Behind the house, he pointed to the bottom part of his large metal tree of life installation. It was brilliant in design and water ran through it. The tree curved upward and contained lights for the key sephirot or energy centers. And then he showed me a large metal menorah he made. His passion for all things Jewish baffled me, because Gerard is not Jewish. “Is it that your ancestors were Jewish, and you are honoring them? Or do you feel Jewish, even though you aren’t?” I asked.
“We are very, very discreet,” he repeated. “I am a man of science, and I do not scare easily, but if one of the important people tells me not to do something specific, or to delve into something, I listen. I obey. The result could be very dangerous if I didn’t listen.”
“May I ask who the important people are?” I inquired.
He pretended he didn’t hear me, and we walked back to his motorcycle.

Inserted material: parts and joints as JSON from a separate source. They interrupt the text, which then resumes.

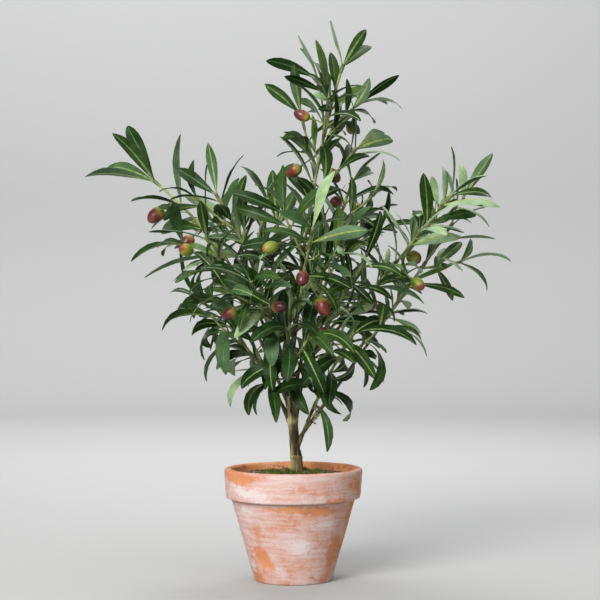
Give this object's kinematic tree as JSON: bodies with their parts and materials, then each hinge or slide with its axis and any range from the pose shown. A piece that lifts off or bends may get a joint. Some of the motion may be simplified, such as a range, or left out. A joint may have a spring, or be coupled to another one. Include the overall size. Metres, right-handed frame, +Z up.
{
  "type": "artificial potted olive tree",
  "caption": "Artificial olive tree with a bundled stem, drooping leaves and ripening olives, standing in a round terracotta pot filled level and dressed with moss.",
  "frame": {"origin": "middle of the pot's flat underside, on the surface that it stands on", "axes": "+Z up along the pot's axis, +X to the right and -Y towards the viewer when the tree is seen from its front"},
  "size_m": [0.4602, 0.3057, 0.6045],
  "materials": {
    "terracotta": "matt unglazed terracotta with a worn pinkish-white wash",
    "filling": "dusty brown gritty filling",
    "moss": "dry green moss",
    "trunk": "brown moulded stem wrapped in tape",
    "stems": "brown-green moulded stems",
    "foliage": "printed leaf fabric, dark green above and pale grey-green below, with green stems and maroon olives"
  },
  "bodies": {
    "root": {"pot": "terracotta", "filling": "filling", "moss": "moss", "trunk": "trunk", "bough_top": "stems", "foliage_top": "foliage", "bough_left_arm": "stems", "foliage_left_arm": "foliage", "bough_right_arm": "stems", "foliage_right_arm": "foliage", "bough_centre_front": "stems", "foliage_centre_front": "foliage", "bough_crown_left": "stems", "foliage_crown_left": "foliage", "bough_back_left": "stems", "foliage_back_left": "foliage", "bough_back_right": "stems", "foliage_back_right": "foliage", "bough_upper_centre": "stems", "foliage_upper_centre": "foliage", "bough_front_left": "stems", "foliage_front_left": "foliage", "bough_centre_right": "stems", "foliage_centre_right": "foliage", "bough_left_mid": "stems", "foliage_left_mid": "foliage", "bough_lower_front": "stems", "foliage_lower_front": "foliage", "bough_lower_left": "stems", "foliage_lower_left": "foliage", "bough_lower_back_left": "stems", "foliage_lower_back_left": "foliage", "bough_lower_back_right": "stems", "foliage_lower_back_right": "foliage", "bough_right_arm_low": "stems", "foliage_right_arm_low": "foliage", "bough_lower_right": "stems", "foliage_lower_right": "foliage"}
  },
  "joints": []
}
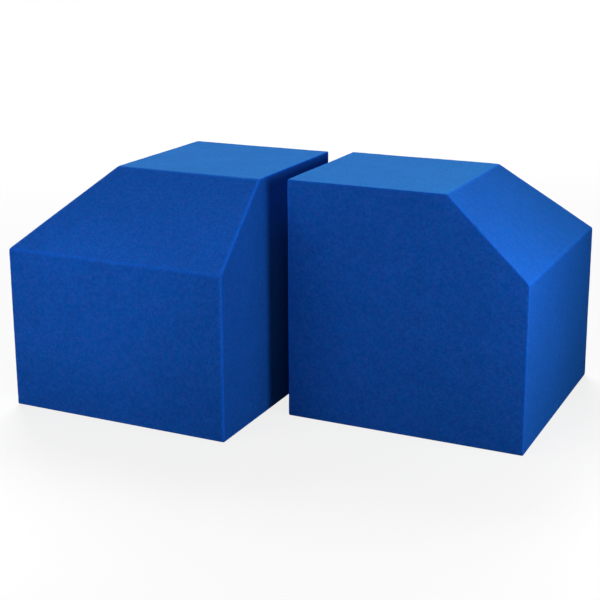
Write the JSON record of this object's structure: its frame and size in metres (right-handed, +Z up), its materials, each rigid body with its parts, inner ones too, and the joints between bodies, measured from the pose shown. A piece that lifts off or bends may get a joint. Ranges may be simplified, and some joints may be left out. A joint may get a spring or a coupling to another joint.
{
  "type": "foam filter blocks",
  "caption": "Loose blue open-cell foam blocks. Each is a cube with neighbouring top edges sliced off at a slope, the slices meeting in a mitred corner.",
  "frame": {"origin": "centre of the pair's bounding box, on the surface the blocks stand on", "axes": "+X along the row from the left block to the right block, +Y towards the back, +Z up"},
  "size_m": [0.631, 0.411, 0.3],
  "materials": {
    "blue_foam": "matte"
  },
  "bodies": {
    "left": {"left_block": "blue_foam"},
    "right": {"right_block": "blue_foam"}
  },
  "joints": [
    {"name": "right_block_slide", "type": "slide", "parent": "left", "child": "right", "axis": [1, 0, 0], "range_m": [-0.03, 0.3]}
  ]
}
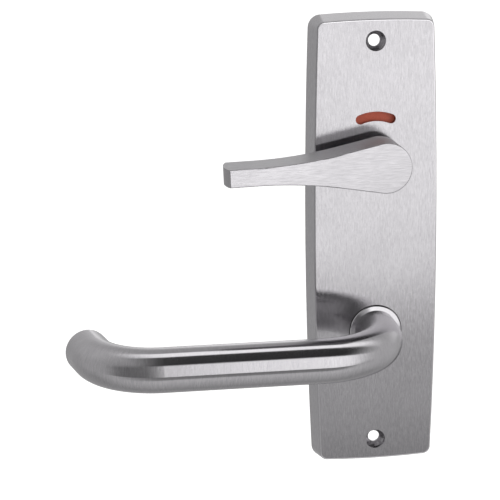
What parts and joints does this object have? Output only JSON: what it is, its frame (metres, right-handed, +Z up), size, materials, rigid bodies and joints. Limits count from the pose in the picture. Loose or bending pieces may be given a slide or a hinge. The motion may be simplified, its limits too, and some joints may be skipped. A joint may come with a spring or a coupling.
{
  "type": "privacy lever set",
  "caption": "Round return-to-door lever and deep tapering privacy turn on a long, slim satin plate with an arc-shaped indicator window.",
  "frame": {"origin": "centre of the plate on its back plane, which lies flat on the door", "axes": "+Y goes into the door, +Z up along the plate, +X to the right seen from the room; the lever and the turn point to -X at rest"},
  "size_m": [0.1667, 0.0889, 0.203],
  "materials": {
    "satin_steel": "satin stainless steel, finely brushed",
    "bright_steel": "smoothly turned, nearly polished",
    "zinc_plated_steel": "zinc plated, dull",
    "spring_steel": "hard drawn, dull grey",
    "blackened_steel": "blackened",
    "bush_plastic": "smooth moulded",
    "red_paint": "flat brick red",
    "green_paint": "flat green"
  },
  "bodies": {
    "plate": {"face_plate": "satin_steel", "backing_plate": "zinc_plated_steel", "backing_plate_screws": "zinc_plated_steel", "lever_bush": "bush_plastic", "spring_housing": "zinc_plated_steel", "housing_screws": "zinc_plated_steel", "return_spring": "spring_steel", "turn_bush": "bush_plastic", "detent_spring": "spring_steel", "detent_posts": "zinc_plated_steel", "stop_pins": "zinc_plated_steel"},
    "lever": {"lever_handle": "satin_steel", "lever_end_cap": "satin_steel", "lever_collar": "bright_steel", "lever_hub": "zinc_plated_steel", "lever_grub_screw": "blackened_steel", "lever_spindle": "zinc_plated_steel", "lever_washer": "zinc_plated_steel", "lever_circlip": "blackened_steel", "spring_driver": "zinc_plated_steel"},
    "turn": {"turn_lever": "satin_steel", "turn_spindle": "zinc_plated_steel", "turn_grub_screw": "blackened_steel", "indicator_disc": "zinc_plated_steel", "red_indicator": "red_paint", "green_indicator": "green_paint", "detent_cam": "zinc_plated_steel", "turn_circlip": "blackened_steel", "turn_washer": "zinc_plated_steel"}
  },
  "joints": [
    {"name": "lever_hinge", "type": "hinge", "parent": "plate", "child": "lever", "pos_m": [0, 0, -0.0385], "axis": [0, -1, 0], "range_deg": [0, 45], "stiffness_Nm_per_rad": 1.15, "springref_deg": -29.79, "deforming": ["return_spring"]},
    {"name": "turn_hinge", "type": "hinge", "parent": "plate", "child": "turn", "pos_m": [0, 0, 0.0395], "axis": [0, -1, 0], "range_deg": [0, 90], "deforming": ["detent_spring"]}
  ]
}
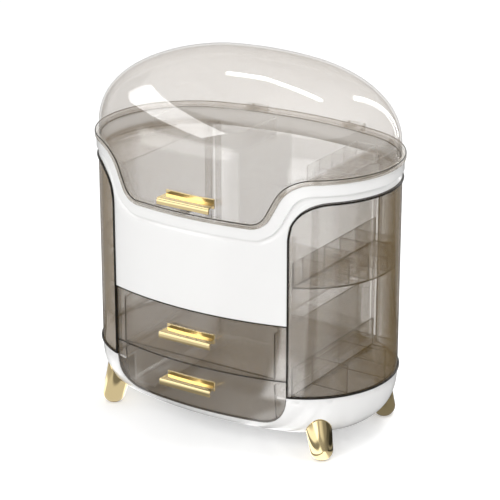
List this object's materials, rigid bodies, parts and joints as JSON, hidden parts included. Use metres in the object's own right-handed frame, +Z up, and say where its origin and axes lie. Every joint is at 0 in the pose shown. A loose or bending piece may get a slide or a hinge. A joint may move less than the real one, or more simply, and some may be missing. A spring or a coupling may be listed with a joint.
{
  "type": "cosmetic organizer box",
  "caption": "Oval cosmetic organizer with a flip-up clear dome, swinging side wings with trays, front drawers, white panels, gold pulls and splayed feet.",
  "frame": {"origin": "on the surface that it stands on, under the middle of the oval plan", "axes": "+Z up, the front with the drawers faces -Y, +X to the right seen from the front"},
  "size_m": [0.3422, 0.2352, 0.394],
  "materials": {
    "white_plastic": "moulded white plastic, gloss",
    "smoky_plastic": "clear smoky grey-brown plastic, polished",
    "clear_plastic": "clear plastic, polished",
    "gold_metal": "gold plated, mirror bright",
    "steel": "plain zinc-plated steel"
  },
  "bodies": {
    "cabinet": {"base_bowl": "white_plastic", "base_deck_left": "white_plastic", "base_deck_right": "white_plastic", "foot_front_left": "gold_metal", "foot_front_right": "gold_metal", "foot_rear_left": "gold_metal", "foot_rear_right": "gold_metal", "foot_screws": "steel", "side_wall_left": "smoky_plastic", "side_wall_right": "smoky_plastic", "back_panel": "smoky_plastic", "drawer_shelf": "smoky_plastic", "compartment_floor": "smoky_plastic", "front_frame": "white_plastic", "top_deck_left": "smoky_plastic", "top_deck_right": "smoky_plastic", "compartment_divider": "clear_plastic", "lift_out_tray": "clear_plastic", "lipstick_rack": "clear_plastic", "lid_hinge_pins": "steel", "wing_hinge_pins": "steel", "drawer_guide_left": "white_plastic", "drawer_guide_right": "white_plastic"},
    "lid": {"dome_lid": "smoky_plastic", "lid_pull": "gold_metal", "lid_pull_screws": "steel"},
    "left_wing": {"left_wing_shell": "smoky_plastic", "left_wing_floor": "smoky_plastic", "left_wing_low_shelf": "smoky_plastic", "left_wing_middle_shelf": "smoky_plastic", "left_wing_high_shelf": "smoky_plastic"},
    "right_wing": {"right_wing_shell": "smoky_plastic", "right_wing_floor": "smoky_plastic", "right_wing_shelf": "smoky_plastic"},
    "upper_drawer": {"upper_drawer": "smoky_plastic", "upper_drawer_pull": "gold_metal", "upper_drawer_pull_screws": "steel"},
    "lower_drawer": {"lower_drawer": "smoky_plastic", "lower_drawer_pull": "gold_metal", "lower_drawer_pull_screws": "steel"}
  },
  "joints": [
    {"name": "lid_hinge", "type": "hinge", "parent": "cabinet", "child": "lid", "pos_m": [0, 0.112, 0.297], "axis": [-1, 0, 0], "range_deg": [0, 100]},
    {"name": "left_wing_hinge", "type": "hinge", "parent": "cabinet", "child": "left_wing", "pos_m": [-0.1062, 0.085, 0.17], "axis": [0, 0, -1], "range_deg": [0, 110]},
    {"name": "right_wing_hinge", "type": "hinge", "parent": "cabinet", "child": "right_wing", "pos_m": [0.1062, 0.085, 0.17], "axis": [0, 0, 1], "range_deg": [0, 110]},
    {"name": "upper_drawer_slide", "type": "slide", "parent": "cabinet", "child": "upper_drawer", "axis": [0, -1, 0], "range_m": [0, 0.15]},
    {"name": "lower_drawer_slide", "type": "slide", "parent": "cabinet", "child": "lower_drawer", "axis": [0, -1, 0], "range_m": [0, 0.15]}
  ]
}
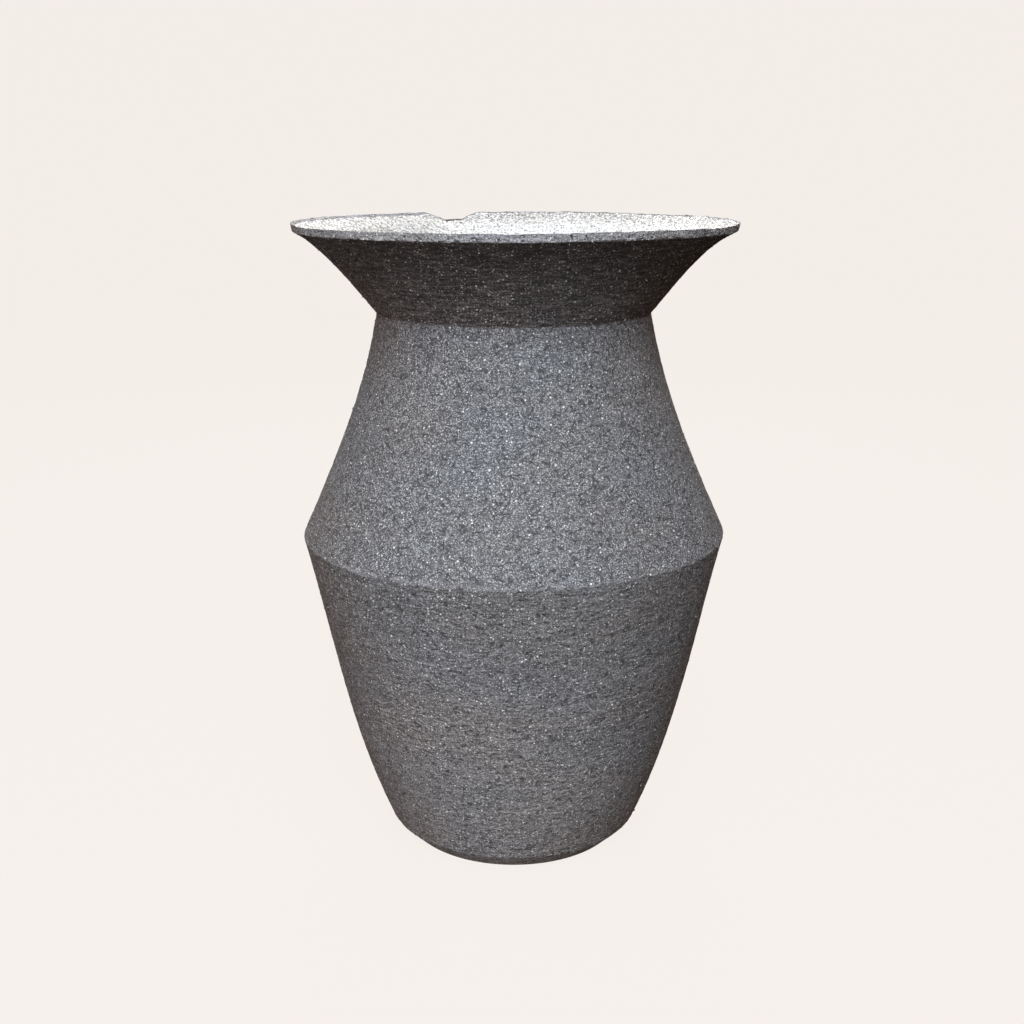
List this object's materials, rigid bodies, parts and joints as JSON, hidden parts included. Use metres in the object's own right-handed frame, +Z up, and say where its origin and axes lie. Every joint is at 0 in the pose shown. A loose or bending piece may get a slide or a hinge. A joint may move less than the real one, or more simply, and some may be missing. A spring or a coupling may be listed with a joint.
{
  "type": "black stoneware vase",
  "caption": "Hand-built black stoneware vase with a conical body, sharp belly ridge, sloping shoulder, wide flared collar and white glazed inside.",
  "frame": {"origin": "middle of the flat foot, on the surface the vase stands on", "axes": "+Z up along the vase's axis of revolution; every direction round it is alike, and -Y is taken as the front"},
  "size_m": [0.2712, 0.2712, 0.4],
  "materials": {
    "black_clay": "unglazed fired stoneware, matte, coarse grog",
    "clay_slip": "unglazed fired slip, matte, fine",
    "pale_grog": "pale chamotte grains in the clay, matte",
    "white_glaze": "glossy white glaze with dark iron specks"
  },
  "bodies": {
    "root": {"floor_slab": "black_clay", "floor_seam_slip": "clay_slip", "floor_fillet_coil": "black_clay", "lower_wall": "black_clay", "belly_seam_slip": "clay_slip", "belly_fillet_coil": "black_clay", "shoulder_wall": "black_clay", "neck_seam_slip": "clay_slip", "collar_wall": "black_clay", "interior_glaze": "white_glaze"}
  },
  "joints": []
}
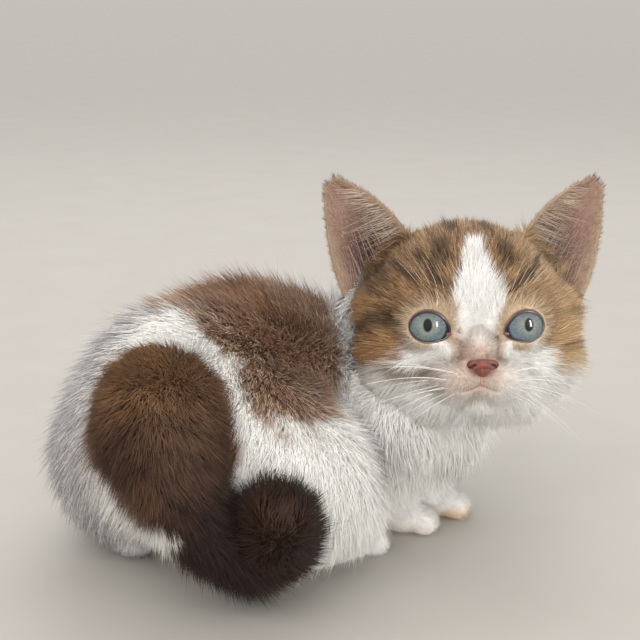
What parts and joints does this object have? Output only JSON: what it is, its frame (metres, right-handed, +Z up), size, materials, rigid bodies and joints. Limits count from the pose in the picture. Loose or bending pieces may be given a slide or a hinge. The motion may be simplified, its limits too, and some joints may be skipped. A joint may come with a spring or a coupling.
{
  "type": "munchkin cat",
  "caption": "Young munchkin cat crouched on short legs, head turned back over its shoulder and bushy tail curled beside it on the floor.",
  "frame": {"origin": "on the floor, under the middle of the cat's overall box", "axes": "+Y from the rump towards the chest, along the longest side; +X to the cat's right, where its head turns; +Z up"},
  "size_m": [0.115, 0.1542, 0.1045],
  "materials": {
    "white_coat": "soft fur",
    "brown_coat": "soft fur",
    "tabby_coat": "soft fur",
    "dark_coat": "bushy fur",
    "nose_skin": "fine grained, slightly moist",
    "ear_skin": "thin skin with short hair",
    "eye": "wet gloss"
  },
  "bodies": {
    "root": {"head": "tabby_coat", "ear_left": "ear_skin", "ear_right": "ear_skin", "eye_left": "eye", "eye_right": "eye", "nose": "nose_skin", "neck": "white_coat", "chest": "white_coat", "torso": "brown_coat", "hips": "white_coat", "hind_leg_left": "white_coat", "hind_leg_right": "white_coat", "hind_foot_left": "white_coat", "hind_foot_right": "white_coat", "fore_leg_left": "white_coat", "fore_leg_right": "white_coat", "fore_paw_left": "white_coat", "fore_paw_right": "white_coat", "tail_root": "brown_coat", "tail_middle": "dark_coat", "tail_tip": "dark_coat"}
  },
  "joints": []
}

The last night Paul and I were in Girona, Josep and Pia invited us to dinner. She prepared a delicious pasta-based meal, with hand-dipped chocolates for dessert. Then she asked me a favor. “Can you please write L’chaim for me in Hebrew?” Of course, I obliged, and I asked Pia, whose elegant, evocative, monumental statues dot the public spaces of Girona, why she wanted me to write the words of the Hebrew toast, which mean “to life.”
She pretended she didn’t hear me, and she didn’t reply. She, too, was discreet. Very discreet. We hugged, and both Pia and Josep said, “Adéu.” In Catalan, the word for goodbye is not adios but adéu. Unlike the Spanish “adios,” which literally means “to g-ds,” it is singular and means “to G-d.” One G-d. Was this another Jewish remnant?
I left Girona with many more questions than answers, and I promised myself that one day I would return and, as discreetly as possible, find out more.